The motive for these three guys showing up, according to
the end of chapter 2, was (1) they were friends, (2) the three made an
agreement with each other to go as a team rather than individually, and
(3) they wanted to sympathize with him and comfort him (2:11-13).
Perhaps they thought this was some temporary ailment that had afflicted
Job, and that all they had to do was hang out with him awhile, he would
recover, and they could go back home. But after observing his shear
agony for over a week—watching him scrape off his scabs with a piece of
broken pottery, wincing with pain, then behold him descend into a
slough of despond—it seems that these guys become more and more
convinced that all this ugly effect could only be the result of some
hidden cause—something very bad that Job was concealing. Perhaps he’s
been smoking pot behind the barn—or maybe he’s hooked on internet
pornography. I sense that Eliphaz is rather irritated—wondering when
Job is going to “come clean” by confessing to them his terrible secret
sin. “Come on dude—let the truth be known and it will make things a
lot easier for all of us!”
Job knows something his “friends” don’t know—that he has no
such secret sin. And that causes me to do some wondering too. We all
understand that experience is a very effective teacher—a modifier of
perspective. And now that Job has faced this set of horrific
experiences, all the while convinced that he is innocent of secret sins
and wrongdoing (at least intentional wrongdoing), I wonder if that fact
created a revolution within Job too as it bashed his own preconceived
prosperity ideas—a view of life and suffering that was likely very
similar to that of his “friends.” Here’s my main wonder: What if
Eliphaz had experienced all this suffering that was upon Job? Is it
not likely that Job would have been one of the “comforters” to go and
visit Eliphaz with the same set of biased views being dropped on him by
Eliphaz and the others?—if it were not for his own horrible experience?

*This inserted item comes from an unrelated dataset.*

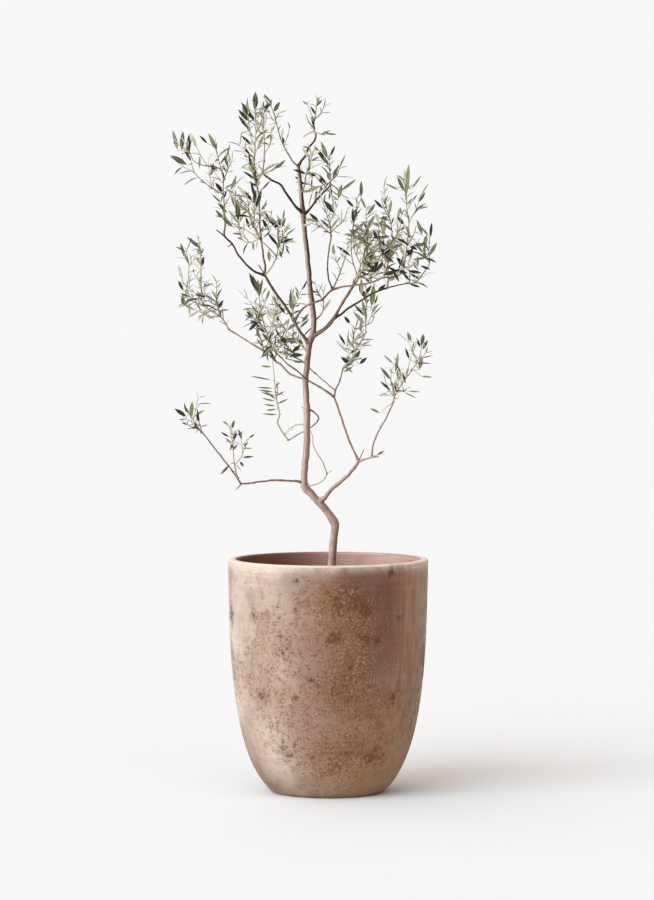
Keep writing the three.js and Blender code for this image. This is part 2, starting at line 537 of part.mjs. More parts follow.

We can all tell stories about difficult experiences we’ve
had with other people—including me. At this point I’m particularly
concerned with those stories that underscore the importance of personal
integrity. I’m thinking of situations where I have been unjustly
maligned, misrepresented, misquoted, misunderstood, and rejected. I’m
grateful it doesn’t happen often, but just the other day I endured the
misfortune of being cussed out by a guy whose brain functions in a way
I can’t comprehend. (I think he has a screw loose.) It took me
totally by surprise. But in times like those, my greatest
mind-stabilizing ally is not a friend, not my wife, and not even God
(as He obviously has chosen to not to give me some immediate dramatic
affirmation or anointing) or His Word (What good is Bible knowledge if
I know I am willfully violating it?)—but my own personal integrity
(transparency, honesty) before God. No—this is not to say that I am
trusting me for my salvation—rather it is an internal confidence that I
am doing my utmost to trust Christ. Does that make sense?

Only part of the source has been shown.